Wednesday, March 7th, 2007

Correspondent Mark Williams fills us in on the highlights of the Durango Film Fest…. 

 

It was frigid and snowy day in Durango on Friday, even colder than Thursday, a fitting tone for these two shorts and one mid-length feature about the working life and end of life. Working a Double and Johnny Berlin explore the lives of working people and bookend their ages – the waitresses in Working a Double are in the early 20s and mid-60s, respectively, and Johnny Berlin himself is in his mid-40s. The third film, A Short History of Sweet Potato Pie, has a common thread with the first two films. All three movies look into conditions everyone has to deal with sooner or later.

    

 

Johnny Berlin is the most interesting train porter you will ever see, hands-down. His offbeat charisma is a good thing, too. Claustrophobia-inducing imagery can lurk in train movies filmed on real trains, but not here. Johnny Berlin (real name Jon Hyrns) occupies most of the screen in these tight quarters so you have to look at him, but it’s hard to look away. He has an uncommon appeal, equal parts midlife crisis, good humor and eccentricities.
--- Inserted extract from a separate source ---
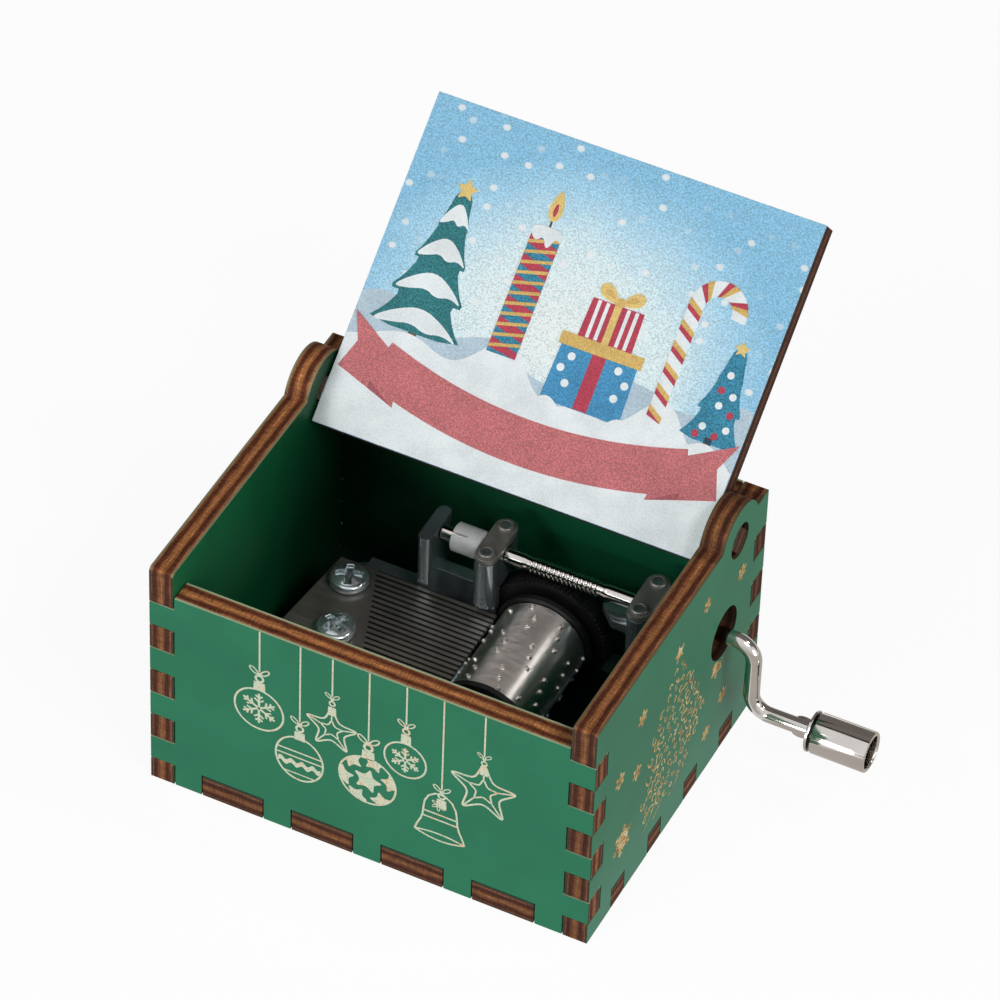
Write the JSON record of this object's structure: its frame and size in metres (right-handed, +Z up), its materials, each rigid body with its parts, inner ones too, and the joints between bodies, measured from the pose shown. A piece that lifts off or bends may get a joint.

He talks earnestly about his novel, starring someone much like himself, rolling across America; except his protagonist is rolling end over end, on his side.

   

Eventually Berlin confesses, “I’m semi-happy. I imagine.” But you can sense that long before he says it, and you root for him. He has an artistic soul and a punk-rock spirit, and like everyone else he has to work for a living. Michael Stipe was one of the producers for this film. If you are familiar with Stipe’s life-story as a square peg, that informs the spirit of Johnny Berlin the movie.

   

What to say about A Short History of Sweet Potato Pie. A woman in a retirement community cooks sweet potato pie for everyone, and they like it, some really love it. Some of the grandmas rap about the pie, some say it takes them to a magical place. The subtext of the short is caring for other people, and when they are so lonely that this pie can do what it does, that is a sad place to be.